* Written task *
Extract the data exactly, missing nothing.

* Given information *

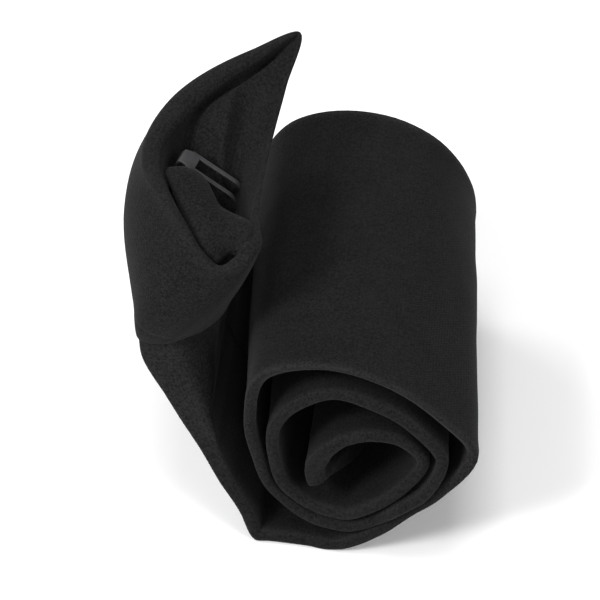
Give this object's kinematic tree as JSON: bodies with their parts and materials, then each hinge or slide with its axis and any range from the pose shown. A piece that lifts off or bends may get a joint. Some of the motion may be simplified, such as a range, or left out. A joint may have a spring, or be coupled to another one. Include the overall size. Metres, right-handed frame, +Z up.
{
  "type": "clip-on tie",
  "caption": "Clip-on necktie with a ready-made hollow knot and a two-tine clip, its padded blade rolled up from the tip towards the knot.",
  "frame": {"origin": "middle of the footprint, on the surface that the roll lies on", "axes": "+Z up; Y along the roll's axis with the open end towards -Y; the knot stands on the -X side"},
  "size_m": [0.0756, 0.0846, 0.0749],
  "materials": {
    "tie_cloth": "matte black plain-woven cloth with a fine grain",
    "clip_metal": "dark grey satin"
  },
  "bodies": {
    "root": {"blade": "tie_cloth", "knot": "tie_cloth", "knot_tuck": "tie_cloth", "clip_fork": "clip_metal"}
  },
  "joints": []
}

* Right answer *
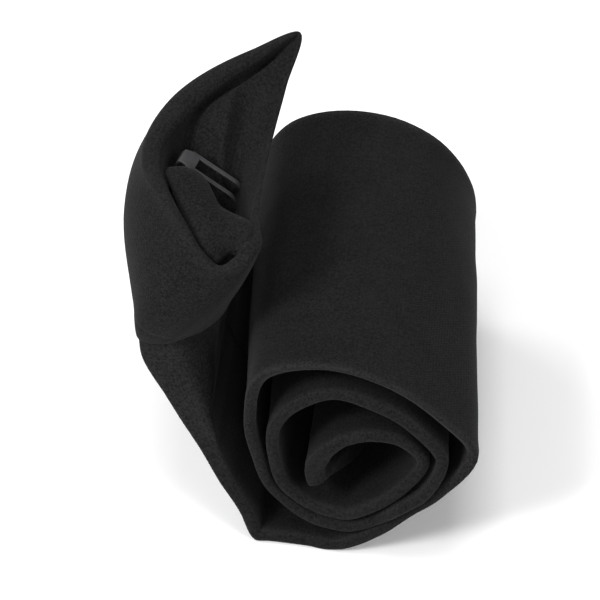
Give this object's kinematic tree as JSON: bodies with their parts and materials, then each hinge or slide with its axis and any range from the pose shown. A piece that lifts off or bends may get a joint. Some of the motion may be simplified, such as a range, or left out. A joint may have a spring, or be coupled to another one. Include the overall size. Metres, right-handed frame, +Z up.
{
  "type": "clip-on tie",
  "caption": "Clip-on necktie with a ready-made hollow knot and a two-tine clip, its padded blade rolled up from the tip towards the knot.",
  "frame": {"origin": "middle of the footprint, on the surface that the roll lies on", "axes": "+Z up; Y along the roll's axis with the open end towards -Y; the knot stands on the -X side"},
  "size_m": [0.0756, 0.0846, 0.0749],
  "materials": {
    "tie_cloth": "matte black plain-woven cloth with a fine grain",
    "clip_metal": "dark grey satin"
  },
  "bodies": {
    "root": {"blade": "tie_cloth", "knot": "tie_cloth", "knot_tuck": "tie_cloth", "clip_fork": "clip_metal"}
  },
  "joints": []
}